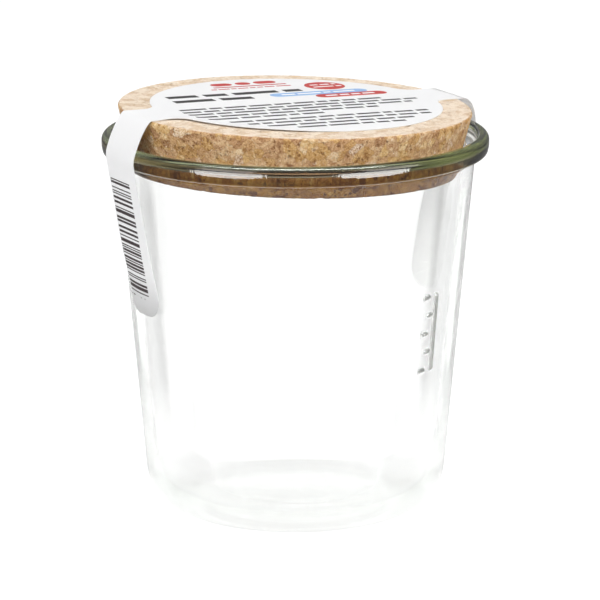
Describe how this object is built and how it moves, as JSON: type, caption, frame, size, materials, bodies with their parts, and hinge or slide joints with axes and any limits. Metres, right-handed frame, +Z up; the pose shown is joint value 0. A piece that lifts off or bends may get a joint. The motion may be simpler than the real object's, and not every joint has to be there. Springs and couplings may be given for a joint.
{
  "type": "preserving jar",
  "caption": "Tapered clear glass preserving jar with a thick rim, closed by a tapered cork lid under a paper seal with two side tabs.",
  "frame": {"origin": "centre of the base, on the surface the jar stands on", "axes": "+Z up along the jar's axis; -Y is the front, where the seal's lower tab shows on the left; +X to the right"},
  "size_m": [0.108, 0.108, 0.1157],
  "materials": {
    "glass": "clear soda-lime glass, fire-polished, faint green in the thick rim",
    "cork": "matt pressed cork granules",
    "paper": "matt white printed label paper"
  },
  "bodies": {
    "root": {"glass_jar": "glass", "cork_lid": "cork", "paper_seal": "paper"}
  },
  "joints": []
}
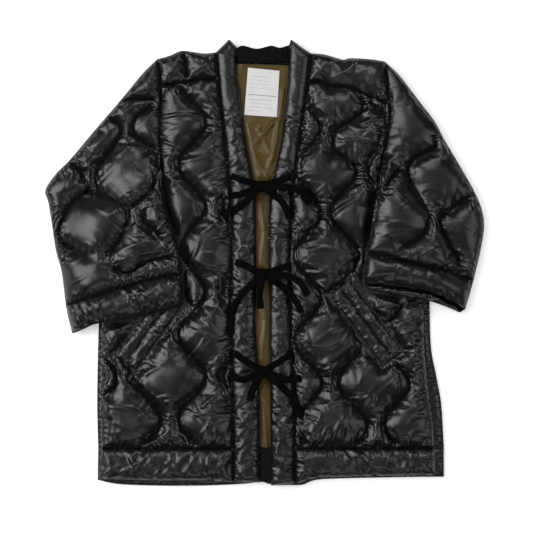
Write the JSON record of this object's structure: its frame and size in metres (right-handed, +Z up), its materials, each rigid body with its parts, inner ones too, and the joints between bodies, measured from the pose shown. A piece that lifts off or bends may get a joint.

Description of the task
Write out every line of the material again, exactly as it reads.

Task response
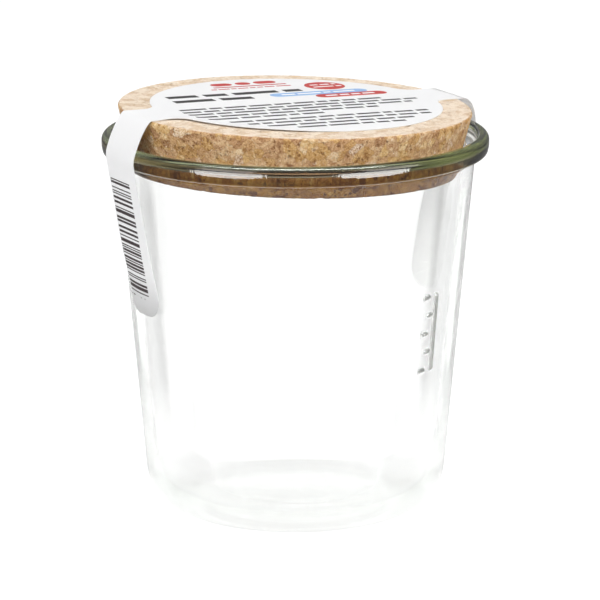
Describe how this object is built and how it moves, as JSON: type, caption, frame, size, materials, bodies with their parts, and hinge or slide joints with axes and any limits. Metres, right-handed frame, +Z up; the pose shown is joint value 0. A piece that lifts off or bends may get a joint. The motion may be simpler than the real object's, and not every joint has to be there. Springs and couplings may be given for a joint.
{
  "type": "preserving jar",
  "caption": "Tapered clear glass preserving jar with a thick rim, closed by a tapered cork lid under a paper seal with two side tabs.",
  "frame": {"origin": "centre of the base, on the surface the jar stands on", "axes": "+Z up along the jar's axis; -Y is the front, where the seal's lower tab shows on the left; +X to the right"},
  "size_m": [0.108, 0.108, 0.1157],
  "materials": {
    "glass": "clear soda-lime glass, fire-polished, faint green in the thick rim",
    "cork": "matt pressed cork granules",
    "paper": "matt white printed label paper"
  },
  "bodies": {
    "root": {"glass_jar": "glass", "cork_lid": "cork", "paper_seal": "paper"}
  },
  "joints": []
}
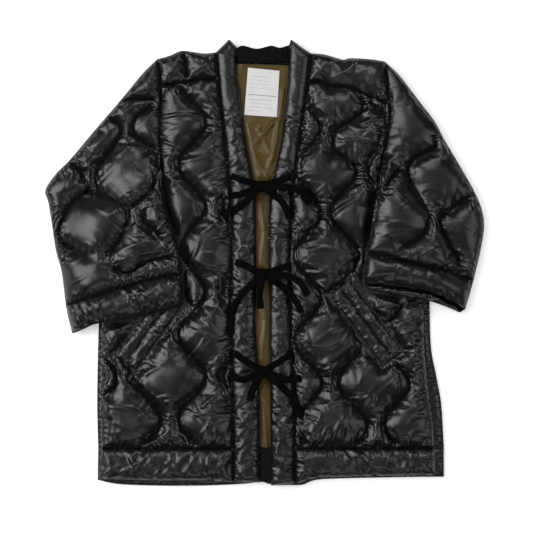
Write the JSON record of this object's structure: its frame and size in metres (right-handed, +Z up), its materials, each rigid body with its parts, inner ones too, and the joints between bodies, measured from the pose shown. A piece that lifts off or bends may get a joint.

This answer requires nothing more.